We should not turn from this passage, without at least seeing distinctly what it was that gave Jacob "power with God and with man;" it was the full consciousness of his own nothingness. Who that hearkens for a moment to those precious words, "I will not let Thee go except Thou bless me," and beholds the humbled patriarch clinging closely to the One who had broken him down, can fail to see that Jacob's "power" consisted in his "weakness?" There is nothing here of Jacob's power in prayer. No: all we see is, first, Jacob's strength in the flesh, and God weakening him; then, his weakness in the flesh, and God strengthening him. This is indeed the great moral of the scene. Jacob was satisfied to go "halting" on his journey, seeing he had learnt the secret of true strength. He was able to move along, using the words afterwards uttered by St. Paul: "I will, therefore, gladly glory in my infirmities, that the power of Christ may rest upon me." Yes, "my infirmities" on the one hand, and "the power of Christ" on the other, will be found to constitute the sum total of the life of a Christian.
I would observe, that there seems to be a marked connection between the spirit of this instructive passage and that of Galatians 6: 16: "As many as walk according to this rule, peace be on them and mercy, and upon the Israel of God." What rule? "The cross of our Lord Jesus Christ." This is God's rule. It is not "circumcision or uncircumcision, but a new creature." (kaine ktisis) This the rule which distinguishes the Israel of God; this the grand distinction between "the supplanters" and "the princes:" the former trust in the flesh, the latter "in the cross." The Israel of God have ever been identified with weakness in themselves, like Jacob halting along, having the sentence of death written in their flesh. Thus the apostle goes on to say: "From henceforth let no one trouble me; for I bear in my body the marks of the Lord Jesus." (stigmata tou kuriou) So did Jacob bear in his "body the marks of the Lord Jesus." Nor was he at all ashamed of them; because, while they were at once the marks of Jacob's weakness, they were also the marks of Israel's strength. Blessed strength! May we know more and more of it daily.
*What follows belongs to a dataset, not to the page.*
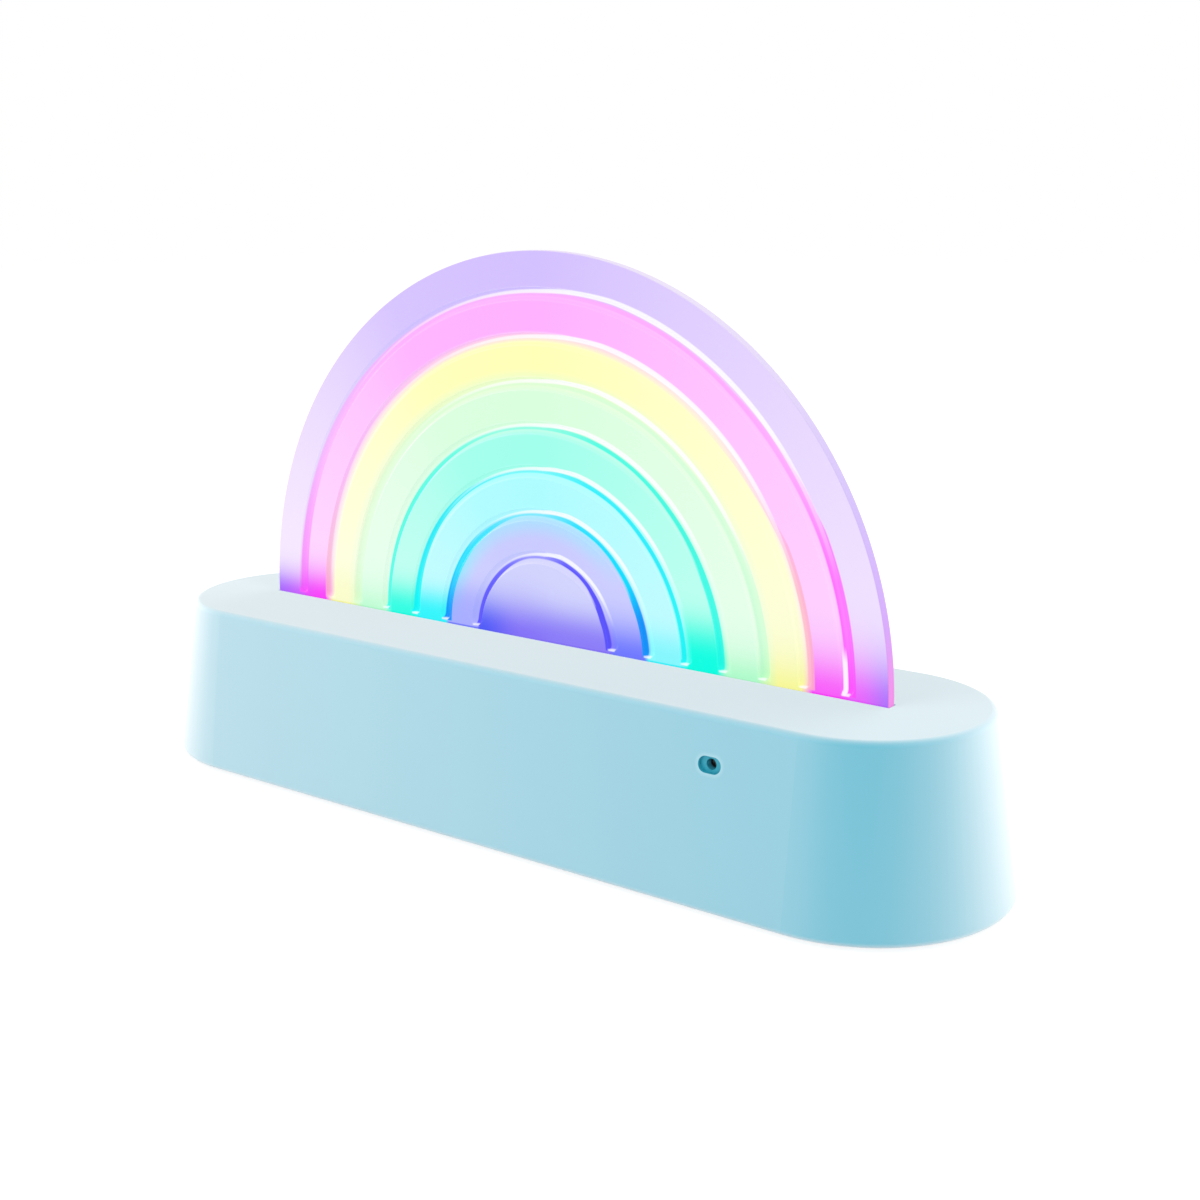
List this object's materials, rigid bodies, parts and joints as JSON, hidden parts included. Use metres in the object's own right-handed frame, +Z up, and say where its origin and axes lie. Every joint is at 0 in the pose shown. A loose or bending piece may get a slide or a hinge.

I would only observe, in conclusion, that Esau was not met by Jacob, but by Israel, and as a consequence, all was peace and sunshine the difficulty vanishes, the danger disappears. God, who had crushed Jacob's "old man," exercised an influence on Esau's mind, else the consequences might have been terrible. How happy it is for us when we can thus meet difficulties at the other side of the cross. Jacob had been alone with God, and could therefore be alone with Esau.